Old Town Hall, Pittsfield

The Old Town Hall of Pittsfield is a Federal-style brick structure located at 43 East Street. An earlier Town House had stood near here, where St. Stephen’s Episcopal Church stands today. The construction of the church in 1832 had led to the building of what is now the Old Town Hall, as related in J. E. A. Smith’s The History of Pittsfield, (Berkshire County,) Massachusetts, From the year 1800 to the year 1876 (1876):

In December, 1831, the Sun stated that the wardens had already contracted for a building of stone in the Gothic style, to be commenced in the following spring. From what the editors had heard, the Sun was “disposed to think that it would contribute much to the beauty of the village.” A difficulty, however, arose at the very outset. It was the desire of Mr. Newton and his associates, that the church should stand, where it was afterwards built, upon what is now the corner of Park place and School street; and they offered the town five hundred dollars for a lot of sufficient size at that point. But the site was already occupied in part by the town-house, in which the Central school-district claimed an interest by virtue of its occupancy of its lower story for a school-room. For this, and other reasons, Lemuel Pomeroy and other citizens, averse to change in the old order of things, opposed the sale, and the proposition was rejected by the town.
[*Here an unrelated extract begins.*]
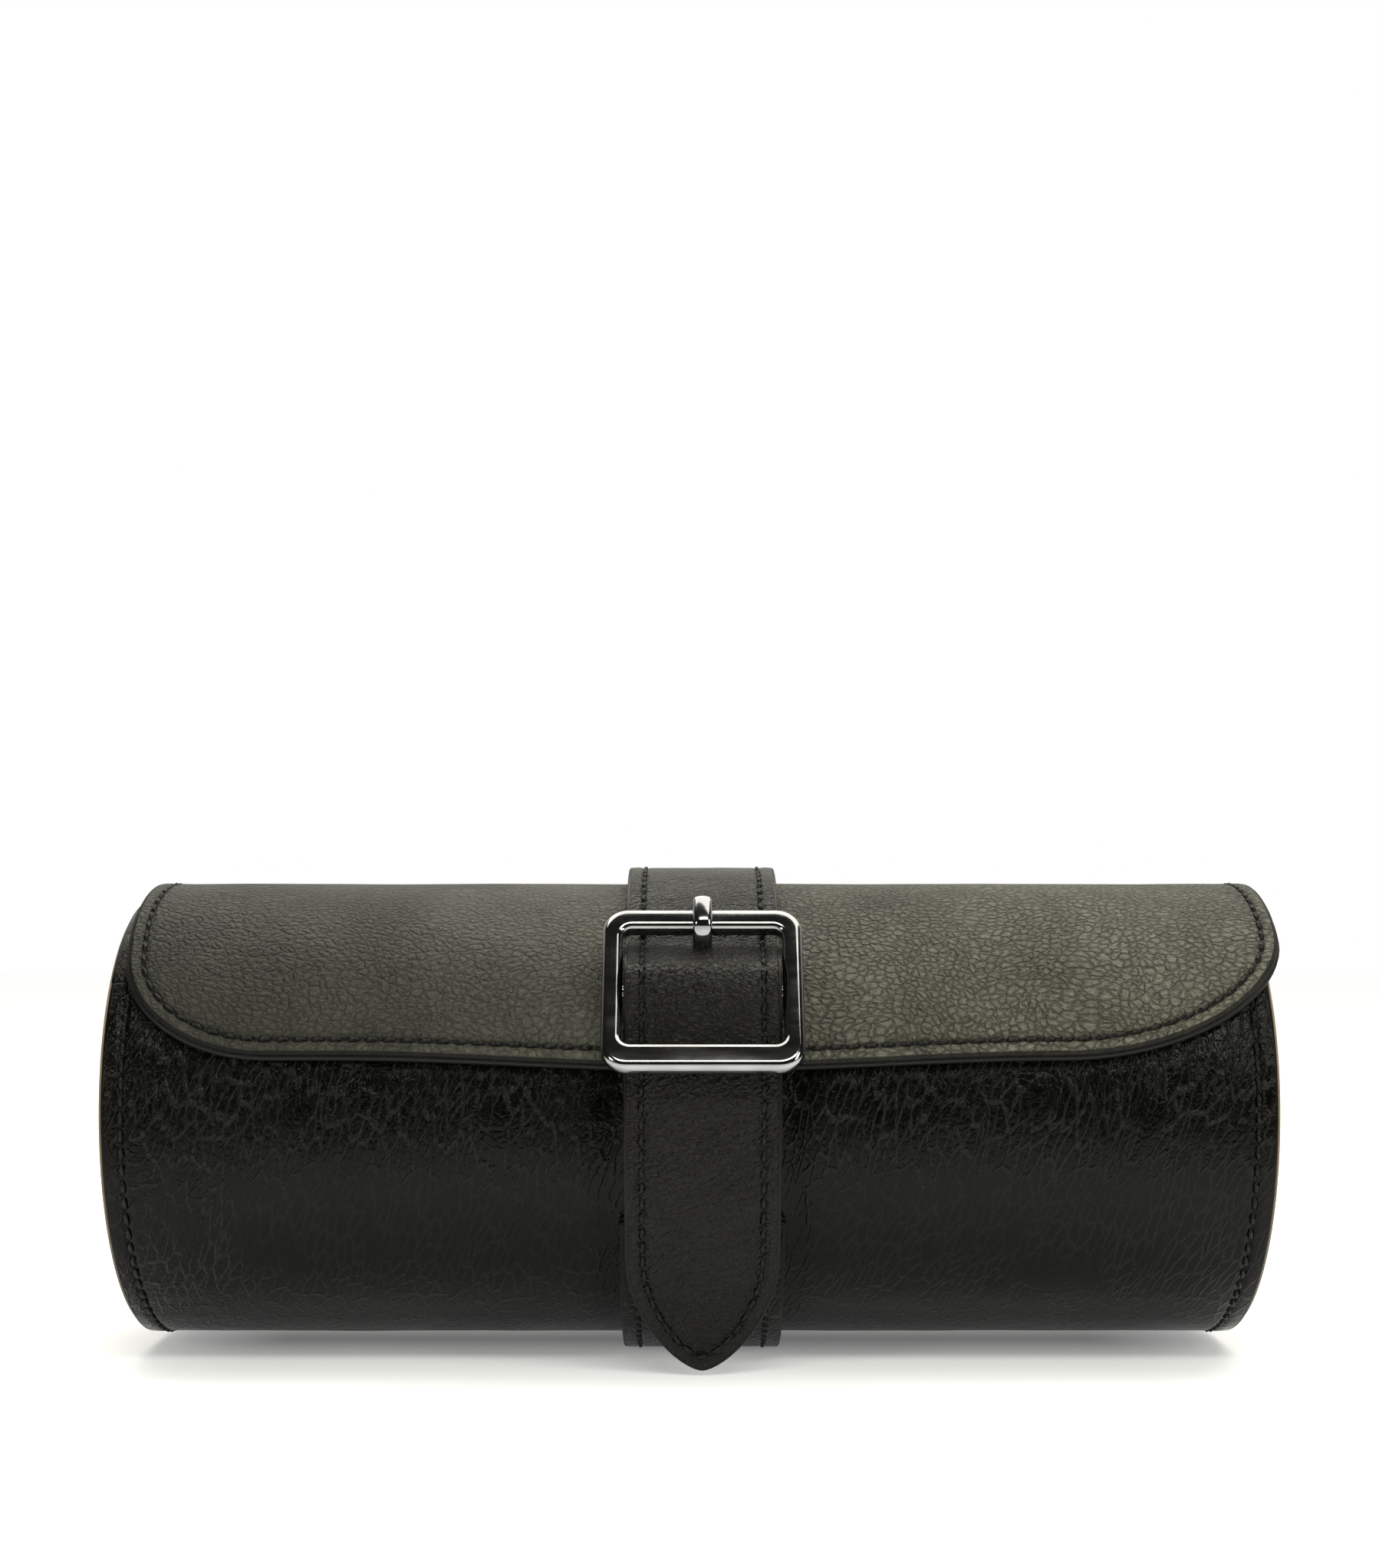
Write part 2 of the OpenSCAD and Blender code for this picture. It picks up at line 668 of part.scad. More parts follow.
module chape() {
    color([0.15, 0.15, 0.14]) difference() {
        along_x(strap_x - chape_w / 2, strap_x + chape_w / 2) difference() {
            union() {
                polygon(concat(chape_inner, reversed(chape_outer)));
                polygon(chape_back);
                translate(on_buckle(bar_t, bar_n)) circle(loop_r);
            }
            translate(on_buckle(bar_t, bar_n)) circle(bar_r + bar_seat);
        }
        in_buckle_plane() translate([-chape_slot / 2, bar_t - eye_r - 3.6, bar_n - 2 * eye_r])
            cube([chape_slot, 3 * eye_r + 5, 4 * eye_r]);
    }
}

// A cushion's form, smaller by a wall: a rounded pillow whose ends draw in
function pillow(w, h) = [for (i = [0 : 47]) let (a = 360 * i / 48, p = 2 / 2.2)
    [w / 2 * sign(cos(a)) * pow(abs(cos(a)), p), h / 2 * sign(sin(a)) * pow(abs(sin(a)), p)]];
function cushion_x(i) = (i - 1 - (compartments - 1) / 2) * pitch;

module cushion_form(i, wall) {
    half = cushion_len / 2 - wall;
    ends = [[-half, 0.8], [-half + 5, 0.97], [-half * 0.4, 1], [half * 0.4, 1], [half - 5, 0.97], [half, 0.8]];
    translate([cushion_x(i), 0, cushion_z]) hull() for (e = ends)
        translate([e[0] - 0.1, 0, 0]) rotate([90, 0, 90]) linear_extrude(0.2)
            polygon(pillow((cushion_w - 2 * wall) * e[1], (cushion_h - 2 * wall) * e[1]));
}

module cushion_cover(i) {
    color([0.64, 0.54, 0.42]) difference() {
        cushion_form(i, 0);
        cushion_form(i, cover_t);
    }
}

module cushion_core(i) {
    color([0.85, 0.83, 0.75]) cushion_form(i, cover_t + 0.02);
}

wrap_leather();
wrap_board();
wrap_lining();
wrap_seams();
end_leather(-1);  // end_leather_left
end_board(-1);  // end_board_left
end_lining(-1);  // end_lining_left
end_binding(-1);  // end_binding_left
end_piping(-1);  // end_piping_left
end_leather(1);  // end_leather_right
end_board(1);  // end_board_right
end_lining(1);  // end_lining_right
end_binding(1);  // end_binding_right
end_piping(1);  // end_piping_right
divider(0);  // divider_left
divider(1);  // divider_right
divider_board(0);  // divider_board_left
divider_board(1);  // divider_board_right
under_strap();
under_strap_backing();
under_strap_seam();
fold_leather();
fold_lining();
flap_leather();
flap_board();
flap_lining();
flap_seam();
strap_anchor();
anchor_seam();
strap_leather();
strap_lining();
strap_seam();
chape();
buckle_frame();
centre_bar();
prong();
cushion_cover(1);  // cushion_cover_1
cushion_cover(2);  // cushion_cover_2
cushion_cover(3);  // cushion_cover_3
cushion_core(1);  // cushion_core_1
cushion_core(2);  // cushion_core_2
cushion_core(3);  // cushion_core_3
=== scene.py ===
# %% [markdown]
# # A leather watch roll
#
# The roll is a stiff leather barrel for three watches. A lid flap covers its open top, and a strap
# over the flap runs through a polished buckle. Real leather goods are cut flat, sewn flat and then
# bent to their form, and this lesson works in the same order. Each piece is drawn flat, gets its
# thickness, its rounded edges and its stitches, and is then bent round the roll.
#
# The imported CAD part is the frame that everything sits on, so it is loaded first.

# %% Load the frame
from math import atan2, cos, degrees, exp, hypot, pi, radians, sin, sqrt

import bmesh
import bpy
import numpy as np
from mathutils import Matrix, Vector, noise


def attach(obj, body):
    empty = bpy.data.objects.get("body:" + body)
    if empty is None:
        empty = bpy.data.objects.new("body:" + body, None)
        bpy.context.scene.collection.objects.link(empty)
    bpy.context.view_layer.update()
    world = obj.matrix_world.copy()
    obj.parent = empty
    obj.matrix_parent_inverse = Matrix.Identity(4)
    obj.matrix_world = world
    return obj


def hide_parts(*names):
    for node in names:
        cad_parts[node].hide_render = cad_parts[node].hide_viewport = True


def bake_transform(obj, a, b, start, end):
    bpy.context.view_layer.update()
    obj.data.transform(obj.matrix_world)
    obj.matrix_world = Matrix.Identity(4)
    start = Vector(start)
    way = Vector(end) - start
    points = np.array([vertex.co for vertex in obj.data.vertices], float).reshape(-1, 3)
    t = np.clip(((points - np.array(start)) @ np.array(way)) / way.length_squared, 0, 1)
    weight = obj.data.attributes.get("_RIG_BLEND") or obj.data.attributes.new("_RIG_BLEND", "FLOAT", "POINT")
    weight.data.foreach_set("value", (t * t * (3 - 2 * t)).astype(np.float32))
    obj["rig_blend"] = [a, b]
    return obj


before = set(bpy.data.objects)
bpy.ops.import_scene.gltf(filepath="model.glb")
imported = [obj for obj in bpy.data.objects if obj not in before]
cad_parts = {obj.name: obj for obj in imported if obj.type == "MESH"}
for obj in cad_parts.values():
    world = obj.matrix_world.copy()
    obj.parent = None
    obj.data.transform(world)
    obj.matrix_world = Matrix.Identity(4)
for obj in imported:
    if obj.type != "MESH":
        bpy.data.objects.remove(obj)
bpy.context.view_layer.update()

# %% [markdown]
# ## The sizes
#
# Flat pieces are drawn in millimetres: X runs along the roll, Y is the way round it and Z is the
# height above the leather's face. The sizes repeat those of the CAD part, because a piece has to lie
# in the room that its solid holds. Angles go round the roll: 0 at the front, 90 at the top.

# %% Sizes of the roll, in millimetres
MM = 0.001
AXIS_Z = 42.2            # height of the roll's axis above the table
WRAP_R = 40.0            # outside of the barrel's leather
BOARD_R = 38.6           # outside of its board, and the radius of the ends
LINING_R = 37.2          # outside of its suede lining
INNER_R = 36.0           # inside of the lining
WRAP_HALF = 99.4         # the wrap's half length
INNER_HALF = 93.8        # half length between the end linings
END_FACE = 98.2          # outer face of an end
PIPING_FACE = 100.0      # outer face of the piping
LIP, WRAP_BACK = 40.0, -184.0
FLAP_R = 43.0            # outside of the flap's leather
FLAP_BACK, FOLD_END = 168.0, 176.0
UNDER_R = 42.9           # outside of the under strap
SHIFT = 2.2              # the flap and the straps sit this far to the right
STRAP_HALF = 13.2
STRAP_T, STRAP_LEATHER_T = 2.7, 1.6
GAP = 0.25


def polar(r, angle):
    """Place in the roll's cross-section, as (y, z), of a radius and an angle in degrees."""
    a = radians(angle)
    return -r * cos(a), AXIS_Z + r * sin(a)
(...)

Upon this Mr. Newton announced his determination to erect the church on a portion of the grounds attached to his own residence, and adjoining that of Mr. Pomeroy. And here, in the spring of 1832, the contractors began to collect stone and other material. The danger of a chronic and bitter neighborhood feud was imminent; but it was happily avoided by a compromise offered by Mr. Pomeroy, who proposed that the difficulty should be surmounted by the erection of a new town-hall, and the purchase by St. Stephen’s parish, of the school-district’s interest in the old building.

Lemuel Pomeroy paid for the building of the new Town Hall, reserving the basement for his own use. His heirs sold their rights in the building to the town in 1882. The front and back facades of the Old Town Hall are stuccoed and scored at the corners to resemble quoining (masonry blocks at the corner of a wall). The building served as Town Hall from 1832 to 1891 and then as City Hall until 1968. Municipal offices then moved to the former Post Office building. In 1969-1970 the Old Town Hall was renovated to become a bank branch and offices.